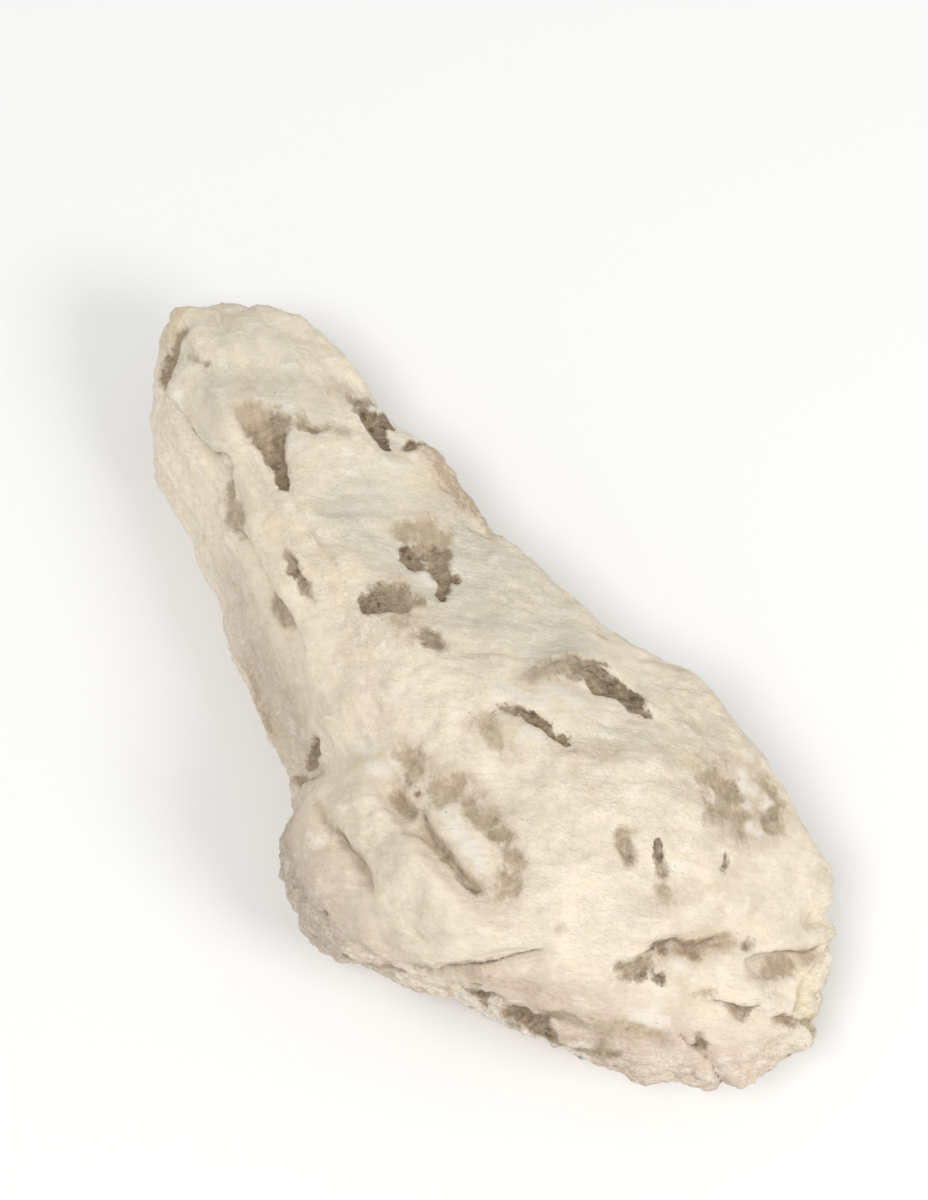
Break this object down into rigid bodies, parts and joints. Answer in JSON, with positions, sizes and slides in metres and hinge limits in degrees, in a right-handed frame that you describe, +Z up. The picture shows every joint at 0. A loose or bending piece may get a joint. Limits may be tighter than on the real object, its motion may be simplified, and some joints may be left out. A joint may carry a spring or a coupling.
{
  "type": "rough stone",
  "caption": "Hand-sized rough stone, pale feldspar with smoky quartz, narrow at one end and broad with a rounded lobe at the other, with a flat face to rest on.",
  "frame": {"origin": "middle of the footprint on the face the stone rests on", "axes": "+X along the stone from its narrow end to its broad end, +Z up from the face it rests on, +Y towards the higher long edge"},
  "size_m": [0.1188, 0.053, 0.0348],
  "materials": {
    "feldspar": "matte, rough broken surface"
  },
  "bodies": {
    "root": {"zebradorite_stone": "feldspar"}
  },
  "joints": []
}
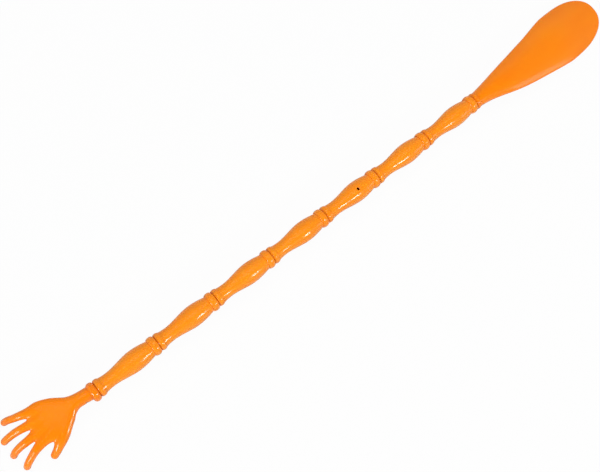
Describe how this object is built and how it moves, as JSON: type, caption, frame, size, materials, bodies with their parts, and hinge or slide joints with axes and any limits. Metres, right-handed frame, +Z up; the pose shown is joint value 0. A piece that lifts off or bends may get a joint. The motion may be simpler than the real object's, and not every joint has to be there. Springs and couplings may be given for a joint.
{
  "type": "back scratcher and shoehorn",
  "caption": "Long-handled back scratcher: a small hand, a shaft of waisted push-together links with ringed joints, and an arched shoehorn blade.",
  "frame": {"origin": "on the surface that the object lies on, under the middle of its overall box, so straight below the shaft's axis near the middle of its length", "axes": "+X along the shaft from the hand to the shoehorn, +Z up: the back of the hand and the outside of the shoehorn's arch face up, +Y to the side of the little finger"},
  "size_m": [0.5862, 0.047, 0.0239],
  "materials": {
    "orange_plastic": "glossy injection moulded plastic, opaque orange"
  },
  "bodies": {
    "hand": {"hand": "orange_plastic"},
    "link_1": {"link_1": "orange_plastic"},
    "link_2": {"link_2": "orange_plastic"},
    "link_3": {"link_3": "orange_plastic"},
    "link_4": {"link_4": "orange_plastic"},
    "link_5": {"link_5": "orange_plastic"},
    "link_6": {"link_6": "orange_plastic"},
    "link_7": {"link_7": "orange_plastic"},
    "shoehorn": {"shoehorn": "orange_plastic"}
  },
  "joints": [
    {"name": "hand_pull_off", "type": "slide", "parent": "hand", "child": "link_1", "axis": [1, 0, 0], "range_m": [0, 0.012]},
    {"name": "link_1_2_pull_off", "type": "slide", "parent": "link_1", "child": "link_2", "axis": [1, 0, 0], "range_m": [0, 0.012]},
    {"name": "link_2_3_pull_off", "type": "slide", "parent": "link_2", "child": "link_3", "axis": [1, 0, 0], "range_m": [0, 0.012]},
    {"name": "link_3_4_pull_off", "type": "slide", "parent": "link_3", "child": "link_4", "axis": [1, 0, 0], "range_m": [0, 0.012]},
    {"name": "link_4_5_pull_off", "type": "slide", "parent": "link_4", "child": "link_5", "axis": [1, 0, 0], "range_m": [0, 0.012]},
    {"name": "link_5_6_pull_off", "type": "slide", "parent": "link_5", "child": "link_6", "axis": [1, 0, 0], "range_m": [0, 0.012]},
    {"name": "link_6_7_pull_off", "type": "slide", "parent": "link_6", "child": "link_7", "axis": [1, 0, 0], "range_m": [0, 0.012]},
    {"name": "shoehorn_pull_off", "type": "slide", "parent": "link_7", "child": "shoehorn", "axis": [1, 0, 0], "range_m": [0, 0.012]}
  ]
}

Stated problem: Take the listing above and write it out again exactly.

Exercise answer:
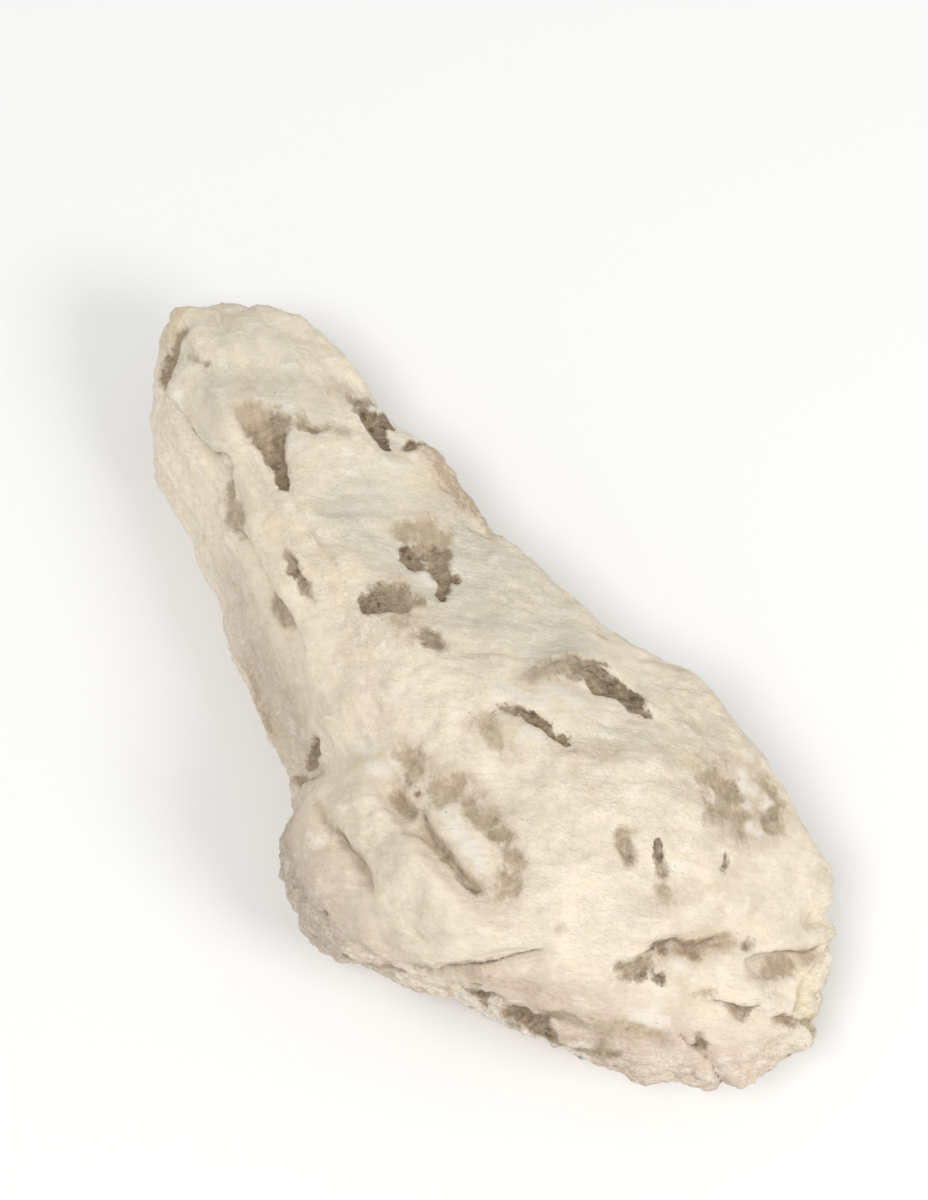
Break this object down into rigid bodies, parts and joints. Answer in JSON, with positions, sizes and slides in metres and hinge limits in degrees, in a right-handed frame that you describe, +Z up. The picture shows every joint at 0. A loose or bending piece may get a joint. Limits may be tighter than on the real object, its motion may be simplified, and some joints may be left out. A joint may carry a spring or a coupling.
{
  "type": "rough stone",
  "caption": "Hand-sized rough stone, pale feldspar with smoky quartz, narrow at one end and broad with a rounded lobe at the other, with a flat face to rest on.",
  "frame": {"origin": "middle of the footprint on the face the stone rests on", "axes": "+X along the stone from its narrow end to its broad end, +Z up from the face it rests on, +Y towards the higher long edge"},
  "size_m": [0.1188, 0.053, 0.0348],
  "materials": {
    "feldspar": "matte, rough broken surface"
  },
  "bodies": {
    "root": {"zebradorite_stone": "feldspar"}
  },
  "joints": []
}
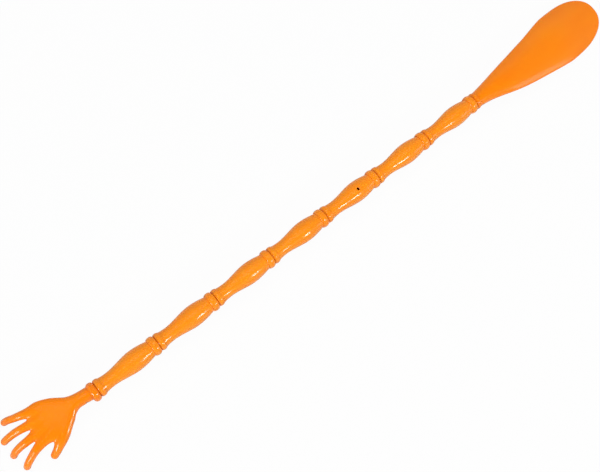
Describe how this object is built and how it moves, as JSON: type, caption, frame, size, materials, bodies with their parts, and hinge or slide joints with axes and any limits. Metres, right-handed frame, +Z up; the pose shown is joint value 0. A piece that lifts off or bends may get a joint. The motion may be simpler than the real object's, and not every joint has to be there. Springs and couplings may be given for a joint.
{
  "type": "back scratcher and shoehorn",
  "caption": "Long-handled back scratcher: a small hand, a shaft of waisted push-together links with ringed joints, and an arched shoehorn blade.",
  "frame": {"origin": "on the surface that the object lies on, under the middle of its overall box, so straight below the shaft's axis near the middle of its length", "axes": "+X along the shaft from the hand to the shoehorn, +Z up: the back of the hand and the outside of the shoehorn's arch face up, +Y to the side of the little finger"},
  "size_m": [0.5862, 0.047, 0.0239],
  "materials": {
    "orange_plastic": "glossy injection moulded plastic, opaque orange"
  },
  "bodies": {
    "hand": {"hand": "orange_plastic"},
    "link_1": {"link_1": "orange_plastic"},
    "link_2": {"link_2": "orange_plastic"},
    "link_3": {"link_3": "orange_plastic"},
    "link_4": {"link_4": "orange_plastic"},
    "link_5": {"link_5": "orange_plastic"},
    "link_6": {"link_6": "orange_plastic"},
    "link_7": {"link_7": "orange_plastic"},
    "shoehorn": {"shoehorn": "orange_plastic"}
  },
  "joints": [
    {"name": "hand_pull_off", "type": "slide", "parent": "hand", "child": "link_1", "axis": [1, 0, 0], "range_m": [0, 0.012]},
    {"name": "link_1_2_pull_off", "type": "slide", "parent": "link_1", "child": "link_2", "axis": [1, 0, 0], "range_m": [0, 0.012]},
    {"name": "link_2_3_pull_off", "type": "slide", "parent": "link_2", "child": "link_3", "axis": [1, 0, 0], "range_m": [0, 0.012]},
    {"name": "link_3_4_pull_off", "type": "slide", "parent": "link_3", "child": "link_4", "axis": [1, 0, 0], "range_m": [0, 0.012]},
    {"name": "link_4_5_pull_off", "type": "slide", "parent": "link_4", "child": "link_5", "axis": [1, 0, 0], "range_m": [0, 0.012]},
    {"name": "link_5_6_pull_off", "type": "slide", "parent": "link_5", "child": "link_6", "axis": [1, 0, 0], "range_m": [0, 0.012]},
    {"name": "link_6_7_pull_off", "type": "slide", "parent": "link_6", "child": "link_7", "axis": [1, 0, 0], "range_m": [0, 0.012]},
    {"name": "shoehorn_pull_off", "type": "slide", "parent": "link_7", "child": "shoehorn", "axis": [1, 0, 0], "range_m": [0, 0.012]}
  ]
}